Die Stille Hilfe für Kriegsgefangene und Internierte (English: "Silent assistance for prisoners of war and interned persons"), abbreviated Stille Hilfe, is a relief organization for arrested, condemned and fugitive SS members, similar to the veterans' association HIAG, set up by Helene Elisabeth Princess von Isenburg (1900–1974) in 1951. The organization has come under criticism for its encouragement and support of neo-Nazis. It has also garnered a reputation for being shrouded in secrecy and thus remains a source of speculation.

Operating covertly since 1946, the organization that later became publicly active as "Stille Hilfe" aided the escape of hunted Nazi fugitives, particularly to South America. Thus Adolf Eichmann, Johann von Leers, Walter Rauff and Josef Mengele could escape to Argentina.

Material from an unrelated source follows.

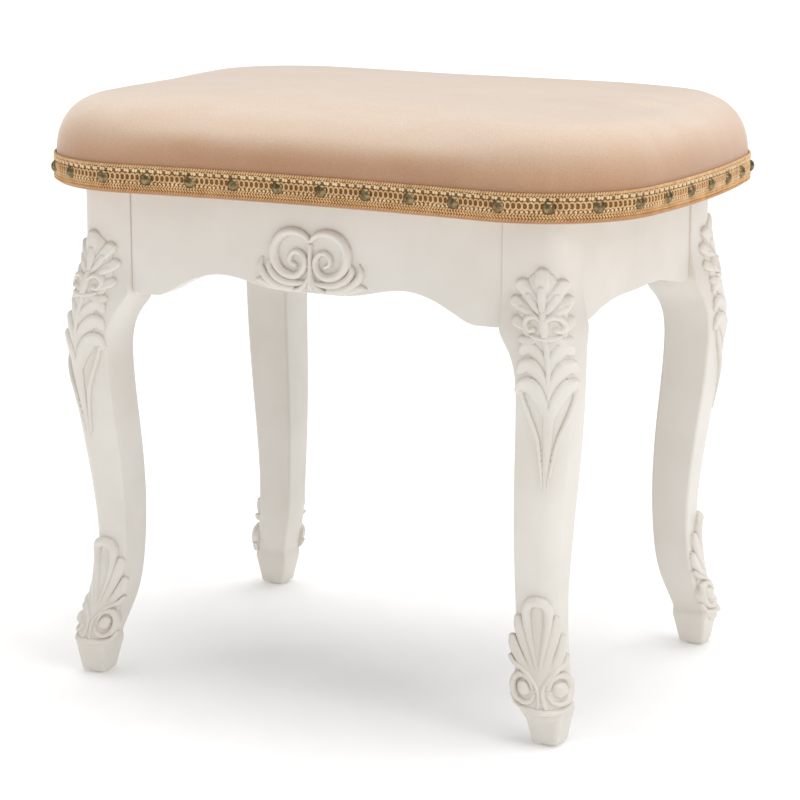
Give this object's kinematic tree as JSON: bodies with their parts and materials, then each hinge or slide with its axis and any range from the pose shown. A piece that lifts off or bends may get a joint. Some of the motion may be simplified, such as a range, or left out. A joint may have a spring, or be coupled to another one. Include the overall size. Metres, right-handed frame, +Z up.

After the main exponents of the later association had already long formed an active network, it was decided a non-profit association should be formed primarily to facilitate a donations campaign. On 7 October 1951 the founders' meeting was held in Munich and on 15 November 1951 the organization was entered in the register of associations in the Upper Bavarian city Wolfratshausen. The first president, Helene Elizabeth, Princess von Isenburg, was chosen because of her good contacts in the aristocracy and conservative upper middle-class circles as well as the Catholic Church. Founding members of the committee included church representatives Theophil Wurm and Johannes Neuhäusler, as well as high-ranking former functionaries of the Nazi state such as the former SS-Standartenführer and head of department in the Central Reich Security Office (RSHA), Wilhelm Spengler, and SS-Obersturmbannführer Heinrich Malz, who was the personal adviser of Ernst Kaltenbrunner.

Helene Elisabeth, Princess von Isenburg explained its objectives in this way: "From the start of its efforts‚ the Stille Hilfe sought to take care of, above all, the serious needs of the prisoners of war and those interned completely without rights. Later their welfare service was active for those accused and arrested as a result of the war trials, whether in the prisons of the victors or in German penal institutions".

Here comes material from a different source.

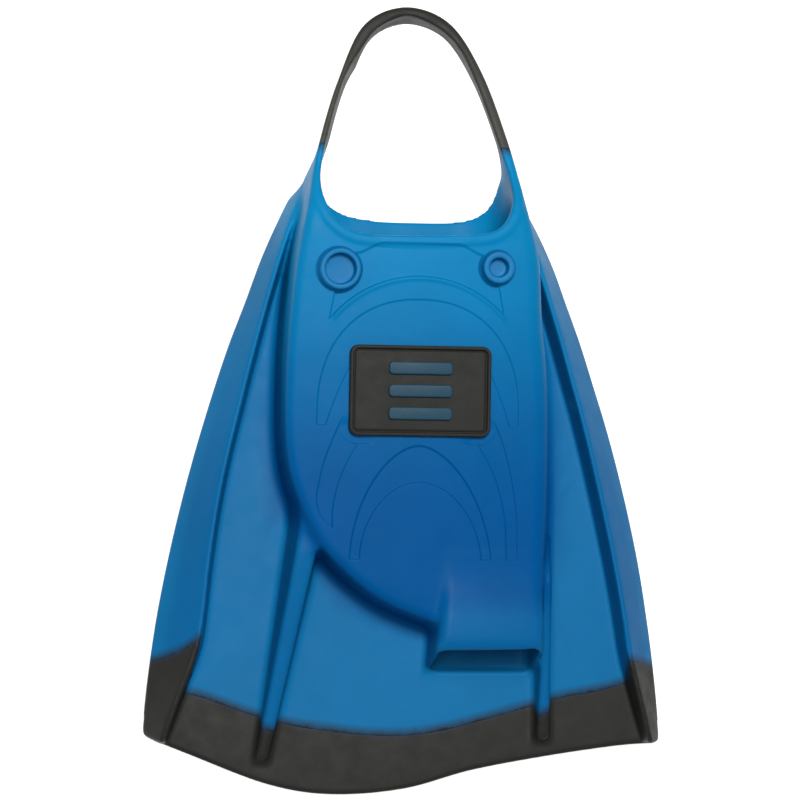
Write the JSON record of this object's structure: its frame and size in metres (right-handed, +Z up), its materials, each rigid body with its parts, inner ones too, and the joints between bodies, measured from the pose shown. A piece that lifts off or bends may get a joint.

From the beginning of the Nuremberg Trials, the group sought to influence public opinion to prevent the death penalty. In press campaigns, personal and open letters and petitions, the accused were usually represented as innocent victims–merely those taking commands, irreproachable and having a blind faith in the Führer–who would have to suffer bitter injustice by victor's justice.

Because Princess von Isenburg was particularly devoted to the Nazi war criminals who were condemned to death in Landsberg Prison, which was under the jurisdiction of the United States military, she was affectionately known as "Mother of the Landsbergers" in order to let "Stille Hilfe" be seen primarily as a charitable organisation. The group also sought to free all of the Nazi war criminals being held in Werl Prison and Wittlich Prison, which were under the jurisdiction of the British military and the French military, respectively. They also sent more representatives to Paris (the French were holding additional Nazi war criminals under civilian law), Luxembourg, Belgium, and the Netherlands to lobby to free Nazi war criminals being held there.

The legal assistance for arrested war criminals was first organised by the attorney Rudolf Aschenauer (1913–1983), who also formulated and submitted requests for grace and revisions. The organisation paid vacation, dismissal and Christmas benefits to the prisoners and also supported their families. They were not only limited to humanitarian activities but also pursued ideological and revisionist objectives.

Princess Isenburg, a strict Catholic, tirelessly pleaded the criminals' cause in conservative circles and with high-ranking church representatives (even up to the Pope). Johannes Neuhäusler (1888–1973) in particular, who not only had suffered detention/imprisonment by the Gestapo, but also had been held by the Nazis in the Dachau concentration camp as a special prisoner, was most effective in public opinion, even among western Allied officials. The motives of the bishops lay probably less in a conscious ideological identification with the war criminals, but rather in the effort regarding reconciliation with the German past and the start of the new post-war society in West Germany. Neuhäusler explained that he wanted to repay "the bad with good". The further connections of Princess Isenburg and Aschenauer led particularly to former SS organisations such as Gauleiterkreis under Werner Naumann, which was already partly formed in Allied prisoner-of-war camps. Princess Isenburg initiated a whole series of organisations as "The working group for the rescue of the Landsberger prisoners", who were essentially financed by the churches.